Tuesday, November 24, 2015

Statistical Models That Support Design Thinking: Driver Analysis vs. Partial Correlation Networks

We have been talking about design thinking in marketing since Tim Brown's Harvard Business Review article in 2008. It might be easy for the data scientist to dismiss the approach as merely a type of brainstorming for new products or services. Yet, design issues do arise in data visualization where we are concerned with communicating our findings. However, my interest is model selection: Should the analyst select one statistical model over another because the user might find it more helpful in planning interventions or designing new products and services?

For example, the marketing manager who wants to retain current customers seeks guidance from customer satisfaction questionnaires filled with performance ratings and intentions to recommend or purchase again. Motivated by the desire to keep it simple, common practice tends to focus attention on only the most important "causes" of customer retention. As I noted in my first post, Network Visualization of Key Driver Analysis, a more complete picture can be revealed by a correlation graph displaying all the interconnections among all the ratings. The edges or links are colored green or red so that we know if the relationship is positive or negative. The thickest of the path indicates the strength of the correlation. But correlations measure total effects, both those that are direct and those obtained through associations with other ratings.

The designer of intervention strategies aimed at preventing churn could acquire additional insights from the partial correlation graph depicting the effects between all pairs of ratings controlling for all the other ratings in the model. While the correlation map reveals total effects, the partial correlation map removes all but the direct effects. The graph below was created using the R code from my first post to simulate a data set that mimics what is often found when airline passengers complete satisfaction surveys. Once the data were generated, the procedures outlined in my post Undirected Graphs When the Causality is Mutual were followed. The R code is listed at the end of this discussion.

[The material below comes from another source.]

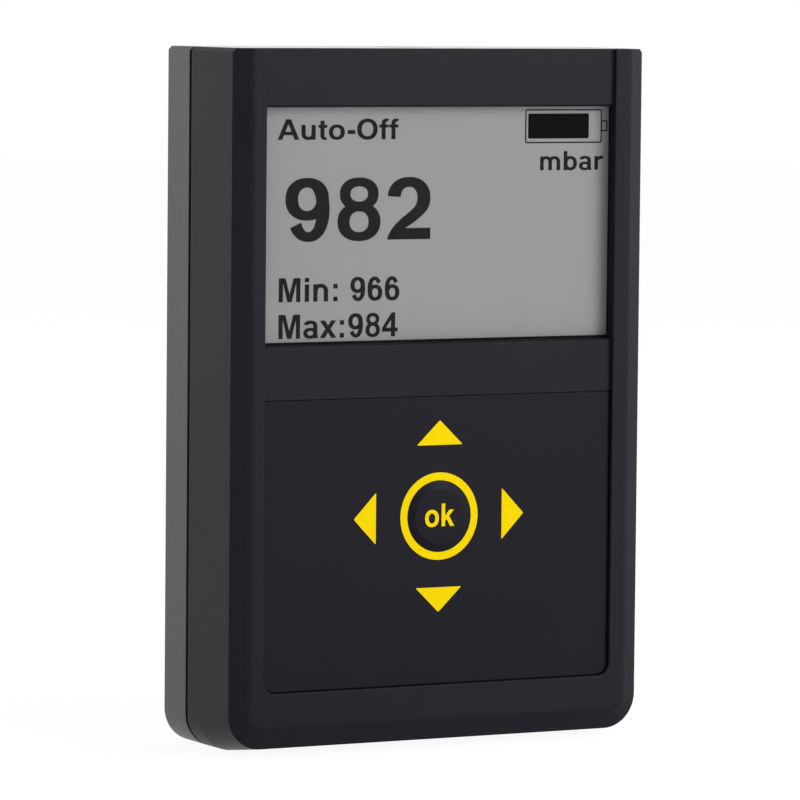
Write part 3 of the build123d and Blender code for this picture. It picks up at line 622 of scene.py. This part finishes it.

We can pick any node, such as the one labeled "Satisfaction" in the middle of the right-hand side of the figure. A simple way of interpreting this graph is to think of Satisfaction as the dependent variable and the lines radiating from Satisfaction as the weights obtained from the regression of this node on the other 14 ratings. Clearly, overall satisfaction serves as an inclusive summary measure with so many pathways from so many other nodes. Each of the four customer service ratings (below Satisfaction and in light pink) adds its own unique contribution with the greatest impact indicated by the thickest green edge from the Service node. Moreover, Easy Reservation and Ticket Price plus Clean Aircraft with room for people and baggage make incremental improvements in Satisfaction.

The same process can be repeated for any node. Instead of a driver analysis that narrows our thinking to a single dependent variable and its highest regression weights, the partial correlation map opens us to the possibilities. If the goal was customer retention, then the focus would be on the Fly Again node. Recommend seems to have the strongest link to Fly Again. Can the airline induce repeat purchase by encouraging recommendation? What if frequent flyer miles were offered when others entered your name as a recommender? Such a proposal may not be practical in its current form, but the graph supports this type of design thinking.

Because there are no direct paths from the four service nodes to Fly Again, a driver analysis would miss the indirect connection through Satisfaction. And what of this link between Courtesy and Easy Reservation? Do customers infer a "friendly" personality trait that links their perceptions of the way they are treated when they buy a ticket and when they board the plane? Design thinkers would entertain such a possibility and test the hypothesis. Such "cascaded inferences" fill the graph for those willing to look. Perhaps many small and less costly improvements might combine to have a greater impact than concentrating on a single aspect? Encouraging passengers to check their bags would create more overhead storage without reconfiguring the airplane. Let the design thinking begin!

The discussion ends with the identification of "the most important" in a driver analysis. The network, on the other hand, invites creative thought. Isn't this the point of data science? What can we learn from the data? The answer is a good deal more than can be revealed by the largest coefficient in a single regression equation.

# Calculates Sparse Partial Correlation Matrix
sparse_matrix<-EBICglasso(cor(ratings), n=1000)
round(sparse_matrix,2)
 
# Plots results
gr<-list(1:4,5:8,9:12,13:15)
node_color<-c("lightgoldenrod","lightgreen","lightpink","cyan")
qgraph(sparse_matrix, fade = FALSE, layout="spring", groups=gr, 
       color=node_color,labels=names(ratings), label.scale=FALSE, 
       label.cex=1, node.width=.5, edge.width=.25, minimum=.05)
Created by Pretty R at inside-R.org

1 comment:

  1. I think the analysis is quite interesting. We have used a similar analysis to predict customer churn in a social network where a set of customers form a community and churn of one customers lead to a churning influence of other customers. The case shown above is a great practical motivation of using such graph analysis in marketing world.